4. Collections within collections#
Learn about the different ways Trove creates and represents collections of resources.
4.1. A collection of collections#
Trove is a collection of collections. Some of those collections are harvested into Trove from collaborating organisations. Other collections, such as the digitised newspapers, are a product of the NLA’s own processing pipelines. Within these groups, resources are linked together in a variety of different ways. For example, a newspaper article is part of an issue, a periodical issue is part of a title, a photograph might be part of an album, a book might be part of a series, and a letter might be part of a manuscript collection. These sorts of relationships can help you navigate through the layers of collections, moving from whole to part and back again.
Unfortunately, Trove doesn’t have a standard way of representing these sorts of parent/child relationships. Instead, a variety of metadata fields, facets, hierarchical structures, and interfaces group things in inconsistent and sometimes confusing ways. This means that collections are often fragmented in Trove search results, making it hard to see patterns and connections.
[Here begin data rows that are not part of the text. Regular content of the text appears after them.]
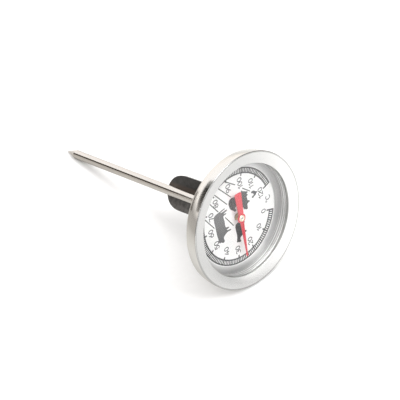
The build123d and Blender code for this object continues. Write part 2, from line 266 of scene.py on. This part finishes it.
def drawn_metal(name, colour, rough):
    """Tube or strip with fine lines along the probe axis."""
    material, nodes, shader = new_material(name)
    vector = dial_coordinates(nodes)
    drawn_out = nodes.add("ShaderNodeMapping", {"Vector": vector, "Scale": (1.0, 1.0, DRAWN_SCALE)})
    lines = nodes.noise(drawn_out.outputs[0], scale=9000.0, detail=2.0)
    uneven = nodes.weigh(lines, 0.35, wear(nodes, vector, scale=160.0))
    nodes.fill(shader, {
        "Base Color": nodes.mottle(uneven, *tinted(colour, 0.04)),
        "Metallic": 1.0,
        "Roughness": nodes.spread(uneven, *rough),
        "Normal": nodes.bump(lines, 2 * MICRON),
    })
    return material


def coated(name, low, high, rough, grain, depth, blotches=250.0):
    """Paint, enamel, print or rubber: two close colours and a grained surface."""
    material, nodes, shader = new_material(name)
    vector = object_coordinates(nodes)
    uneven = wear(nodes, vector, scale=blotches)
    nodes.fill(shader, {
        "Base Color": nodes.mottle(uneven, low, high),
        "Roughness": nodes.spread(uneven, *rough),
        "Normal": nodes.bump(nodes.noise(vector, scale=grain), depth * MICRON),
    })
    return material


def lens_material():
    """Clear plastic with faint smears."""
    material, nodes, shader = new_material("lens_glass")
    smear = nodes.noise(object_coordinates(nodes), scale=45.0)
    nodes.fill(shader, {
        "Base Color": nodes.mottle(smear, (0.98, 0.98, 0.977), (1.0, 1.0, 1.0)),
        "Roughness": nodes.spread(smear, 0.0, 0.02),
        "Transmission Weight": 1.0,
        "IOR": 1.49,
    })
    return material


# The tongue of the clip hangs at this angle round the dial. Across it, the lower edge is the
# positive side.
CLIP_ANGLE = radians(-122.0) - SCALE_TURN
clip_out = three * cos(CLIP_ANGLE) + twelve * sin(CLIP_ANGLE)
clip_across = Vector((-sin(CLIP_ANGLE), cos(CLIP_ANGLE)))
if (three * clip_across.x + twelve * clip_across.y).dot(up) > 0:
    clip_across = -clip_across

# across the tongue, in metres from the probe axis
# the lower edge is lighter: mottled dust, and painted light where the tongue faces up
LIT_LOWER_EDGE_ACROSS = (-0.001, 0.006)
# a brown strip of painted reflection of the probe, on the tongue's faces toward it
PROBE_REFLECTION_ACROSS = (-0.0034, 0.0)
INNER_FACES = (-0.2, -0.6)    # the part of a normal along clip_out, for faces toward the probe
# brown of the painted reflection of the probe
PROBE_REFLECTION_BROWN = (0.060, 0.046, 0.038)


def clip_material():
    """Moulded black plastic: grain, dust and painted light on the lower edge, a painted reflection
    beside the probe.
    """
    material, nodes, shader = new_material("clip_black")
    vector = object_coordinates(nodes)
    uneven = wear(nodes, vector, scale=620.0)
    x, y, _ = nodes.split(dial_coordinates(nodes))
    across = nodes.math(
        "ADD", nodes.math("MULTIPLY", x, clip_across.x), nodes.math("MULTIPLY", y, clip_across.y)
    )
    plain = nodes.mottle(uneven, (0.016, 0.0155, 0.015), (0.040, 0.039, 0.038), reach=0.15)
    # lighter toward the lower edge: dust, and painted light where the tongue faces up
    dust_and_painted_light = nodes.mottle(uneven, (0.060, 0.056, 0.053), (0.14, 0.13, 0.122), reach=0.15)
    lower_edge = nodes.remap(across, *LIT_LOWER_EDGE_ACROSS)
    dust_and_painted_light_amount = nodes.math("MULTIPLY", lower_edge, nodes.spread(uneven, 0.6, 1.2), clamp=True)
    # painted reflection of the probe: a brown strip on the faces toward it
    strip = nodes.ramp(nodes.remap(across, *PROBE_REFLECTION_ACROSS), [
        (0.0, 0.0), (0.3, 1.0), (0.8, 1.0), (1.0, 0.0),
    ])
    normal = nodes.add("ShaderNodeTexCoord").outputs["Normal"]
    outward = nodes.vector_math("DOT_PRODUCT", normal, clip_out, "Value")
    painted_probe_reflection = nodes.math("MULTIPLY", strip, nodes.remap(outward, *INNER_FACES))
    nodes.fill(shader, {
        "Base Color": nodes.mix(dust_and_painted_light_amount, nodes.mix(painted_probe_reflection, plain, PROBE_REFLECTION_BROWN), dust_and_painted_light),
        "Roughness": nodes.spread(uneven, 0.22, 0.40),
        "Normal": nodes.bump(nodes.noise(vector, scale=2200.0), 10 * MICRON),
    })
    return material


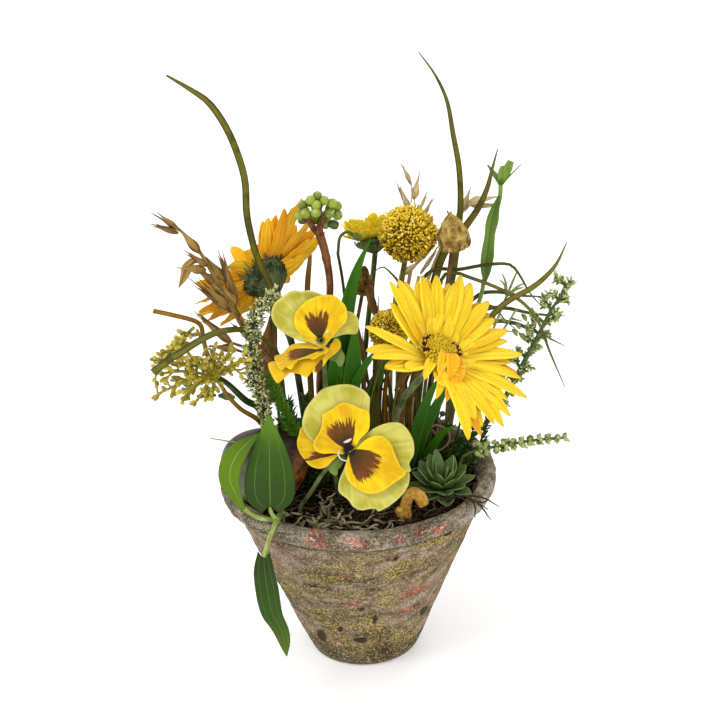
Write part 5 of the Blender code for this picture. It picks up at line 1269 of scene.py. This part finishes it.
left_oat.append(ribbon([(-76.4, -8, 234.6), (-79.8, -10, 236.1), (-83.5, -12, 233.3), (-85.4, -12, 228.4), (-88.1, -12, 222.4)],
                       (1.2, 4.6, 5.6, 3.6, 0.3), (-0.3, -1, 0.4), 18, 9, fold=-0.6, crease=0.05, tone=0.95))
left_straw = planted([(-34, 14), (-40, 2, 160), (-47.8, -4, 180.8), (-54.9, -6, 193.5), (-59.5, -7, 202.7), (-63.5, -8, 213.5), (-69.8, -8, 226.6),
                      (-76.4, -9, 241.1), (-85.1, -11, 253.7)], 40)
left_oat.append(tube(left_straw, eased((1.3, 1.5, 1.7, 1.3, 1.0, 0.6), len(left_straw)), 8, 0.5))
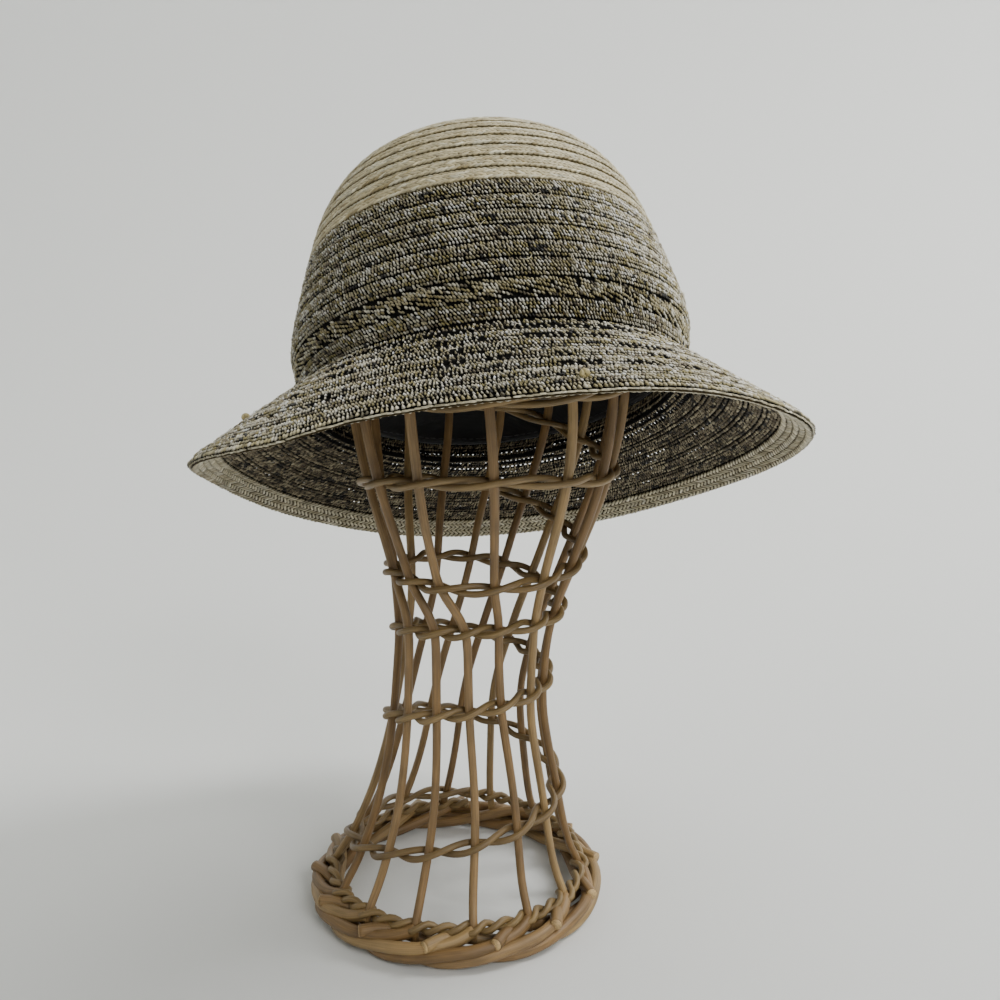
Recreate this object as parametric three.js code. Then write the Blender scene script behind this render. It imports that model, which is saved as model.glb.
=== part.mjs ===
// A braided raffia hat resting, tipped back, on a woven rattan hat stand.
// Millimetres, +Z up, the floor at z = 0 and the front of the hat towards -Y.
import * as THREE from 'three';

// Hat: crown, measured on its own axis from the root, where crown and brim meet
const ROOT_RADIUS = 89.5;          // outside of the crown at the root, half its width
const HEAD_OVAL = 1.07;            // length front to back over width
const CROWN_HEIGHT = 119.5;        // root to the top of the tip
const TWEED_HEIGHT = 64;           // root to the seam between tweed and natural braid
const CROWN_SADDLE = 1.5;          // the rows ride up at both sides of the head by this
const ROW_WIDTH = 8.5;             // visible width of one sewn braid row
const ROW_SWELL = 0.8;             // how far a row's middle stands out of its seams
const BRAID_WALL = 1.9;            // thickness of the sewn braid at a seam

// Hat: brim, facing and sweatband
const BRIM_RADIUS = 140.5;         // half the width over the brim
const BRIM_DROP = 38;              // root to edge, along the crown's axis
const BRIM_SHIFT_SIDE = -0.4;      // the brim's edge sits off the crown's axis
const BRIM_SHIFT_BACK = 2.4;
const BRIM_TURN = 2;               // the braid turns out of the crown over this width
const BRIM_FRONT_DIP = 9.5;        // the edge's front is bent down and its back up
const BRIM_RIGHT_DIP = 7.2;        // the edge's right is bent down and its left up
const BRIM_SADDLE = 5.5;           // both sides of the edge stand higher than its ends
const BRIM_CURL = 1.02;            // above 1 the brim leaves the root flat and ends steep
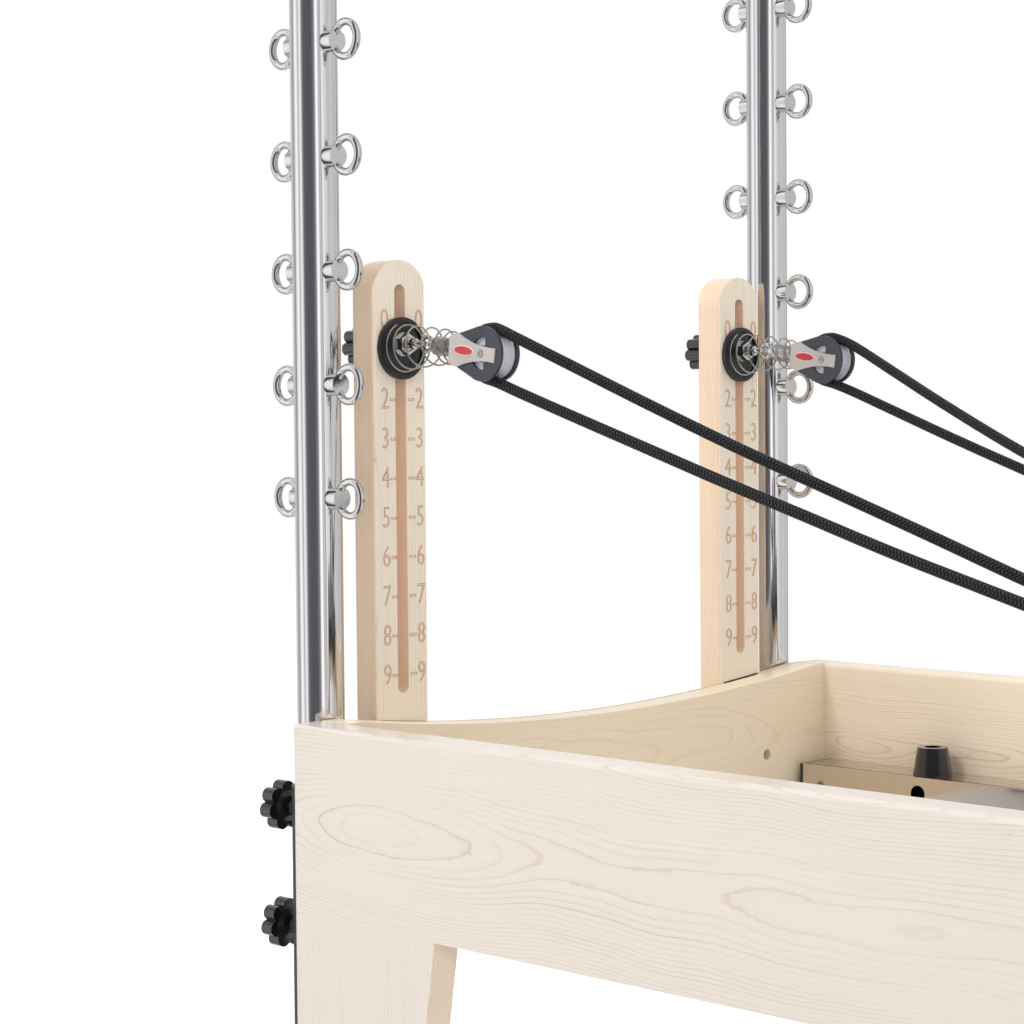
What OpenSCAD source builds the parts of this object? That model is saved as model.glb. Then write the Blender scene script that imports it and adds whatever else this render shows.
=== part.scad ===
// Reformer bed with a pilates tower: a maple frame, two ringed steel uprights, two slotted pulley
// risers with ropes, and a sprung carriage. Millimetres. +X runs from the head end to the foot end,
// +Y from the near side to the far side and +Z up. The origin is on the floor, under the middle.

/* [Bed] */
// Length of the side rails
bed_l = 2300; // [2240:10:2600]
// Width over the side rails
bed_w = 740; // [720:5:800]
// Height of the rail tops above the floor
rail_top = 400; // [370:5:560]
// Height of the rails and end panels
rail_h = 165; // [160:1:190]
// Thickness of the rails and end panels
board_t = 35; // [30:1:40]
// Rounding of the upper board edges
edge_r = 4.5; // [2:0.5:6]
// Dip in the middle of the head panel's top
panel_dip = 21.2; // [10:0.2:30]
// Width of a leg where it meets the rail
leg_w = 178; // [150:1:200]
// Thickness of a leg
leg_t = 28; // [24:1:30]
// How much a leg narrows for each millimetre it goes down
leg_taper = 0.155; // [0:0.005:0.3]
// Height of a leg's rubber foot
foot_h = 8; // [5:1:15]

/* [Tracks] */
// Width of a track
track_w = 52; // [44:1:56]
// Height of a track
track_h = 36; // [30:1:40]
// Wall of a track
track_wall = 3; // [2:0.5:4]
// Drop from the rail top to the track top
track_drop = 100; // [95:1:105]
// Distance from the head face to the track stops
stop_x = 192; // [150:1:220]

/* [Tower] */
// Outside diameter of the tower tube
tube_d = 42.4; // [40:0.1:45]
// Wall of the tower tube
tube_wall = 2.6; // [2:0.1:3.5]
// Distance from a rail's outer face to the upright's axis
upright_inset = 54.5; // [50:0.5:60]
// Height of the tower above the floor
tower_h = 1900; // [1500:10:2200]
// Bend radius of the tower's upper corners
corner_r = 100; // [80:5:150]
// Spacing of the eyebolts up an upright
ring_pitch = 100; // [80:1:110]
// Height of the lowest eyebolt above the rail top
first_ring = 194.5; // [150:0.5:220]
// Number of eyebolt levels on an upright
ring_levels = 7; // [5:1:8]

/* [Tower sockets] */
// Wall left between a socket's bore and the wood
socket_seat = 3.3; // [3:0.1:5]
// Wall of a socket
socket_wall = 5.6; // [4:0.1:7]
// Drop from the rail top to the socket's upper end
socket_top = 61; // [50:1:75]
// Length of a socket
socket_l = 270; // [240:1:300]
// Drop from the rail top to the upper clamp knob
upper_clamp = 85; // [80:1:95]
// Distance between the two clamp knobs of a socket
clamp_gap = 107; // [90:1:130]
// Diameter of a clamp knob over its lobes
clamp_d = 45; // [40:1:50]

/* [Risers] */
// Distance from the upright's axis to the riser's middle
riser_inset = 77; // [77:0.5:90]
// Width of a riser
riser_w = 64; // [56:1:66]
// Thickness of a riser
riser_t = 30; // [26:1:34]
// Height of a riser above the rail top
riser_up = 407; // [400:1:430]
// Depth of a riser below the rail top
riser_down = 150; // [140:1:158]
// Width of a riser's slot
slot_w = 13; // [12:0.5:16]
// Height of the slot's lower end above the rail top
slot_low = 16; // [12:1:20]
// Height of the slot's upper end above the rail top
slot_high = 385; // [380:1:390]

/* [Pulleys] */
// Height of the pulley stud above the rail top
stud_z = 331; // [300:1:345]
// Diameter of the pulley stud
stud_d = 10; // [8:0.5:11]
// Diameter of the guide disc on the riser's face
disc_d = 56; // [52:1:58]
// Thickness of the guide disc
disc_t = 4; // [3:0.5:6]
// Angle at which the pulley block droops
block_droop = 7.5; // [4:0.5:9]
// Distance from the link to the sheave's axle
block_reach = 86; // [84:1:90]
// Diameter of a block's cheeks
cheek_d = 48; // [46:1:50]
// Width over a block's cheeks
block_w = 23; // [21:0.5:25]
// Thickness of a cheek
cheek_t = 3; // [2:0.5:3.5]
// Diameter of a sheave
sheave_d = 43; // [42:0.5:44]
// Diameter of the rope
rope_d = 9.5; // [9:0.5:10]
// Wire diameter of a cone spring
cone_wire = 2; // [1.6:0.1:2.4]

/* [Carriage] */
// Distance from the head face to the carriage's head edge
carriage_x = 720; // [710:5:740]
// Length of the carriage deck
carriage_l = 900; // [880:10:940]
// Thickness of the carriage deck
deck_t = 18; // [15:1:20]
// Thickness of the carriage pad
pad_t = 50; // [40:1:60]
// Diameter of a carriage wheel
wheel_d = 50; // [46:1:52]
// Length of the headrest
headrest_l = 206; // [190:1:206]
// Width of the headrest
headrest_w = 240; // [200:1:260]
// Distance between the two shoulder posts
shoulder_gap = 203; // [190:1:220]
// Diameter of a carriage spring
spring_d = 26; // [20:1:30]

/* [Footbar] */
// Distance from the foot face to the footbar's pivot
footbar_back = 265; // [250:5:280]
// Height of the footbar above its pivot
footbar_h = 380; // [320:5:420]
// How far the footbar leans towards the foot
footbar_lean = 120; // [90:5:130]
// Diameter of the footbar tube
footbar_d = 28; // [25:1:30]
// Diameter of the footbar's grip
grip_d = 45; // [38:1:50]

/* [Hidden] */
$fn = 64;

// Clearances
slip = 0.2;
seat_gap = 0.3;
pin_fit = 0.05;
through = 1;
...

4.2. Trove’s categories are not collections!#
Trove’s top-level categories look like collections, but beware! While some categories, like Newspapers & Gazettes, have clear cut boundaries, others don’t. As I’ve suggested in the section on categories and zones, it’s best to think of the categories as contexts for discovery rather than collections.
4.3. Works and versions can hide collections#
Trove creates many thousands of little collections by trying to group different versions of the same thing together as ‘works’. This grouping operates on a couple of levels and results in a hierarchical structure where works contain versions, and versions contain the original metadata records. However, it’s not always successful. As well as obvious grouping errors, works sometimes cram different members of a collection together, as if they’re actually the same thing. Even more concerning, it seems that works and versions have sometimes been used deliberately to describe collections of digitised resources. The problem with this is that the members of these collections are difficult to find and use as their individual metadata has either not been recorded or has been munged together as a single ‘work’. In effect, work groupings hide collections. This is one of the reasons why I recommend unpacking all the versions from works and saving them individually when you’re harvesting data.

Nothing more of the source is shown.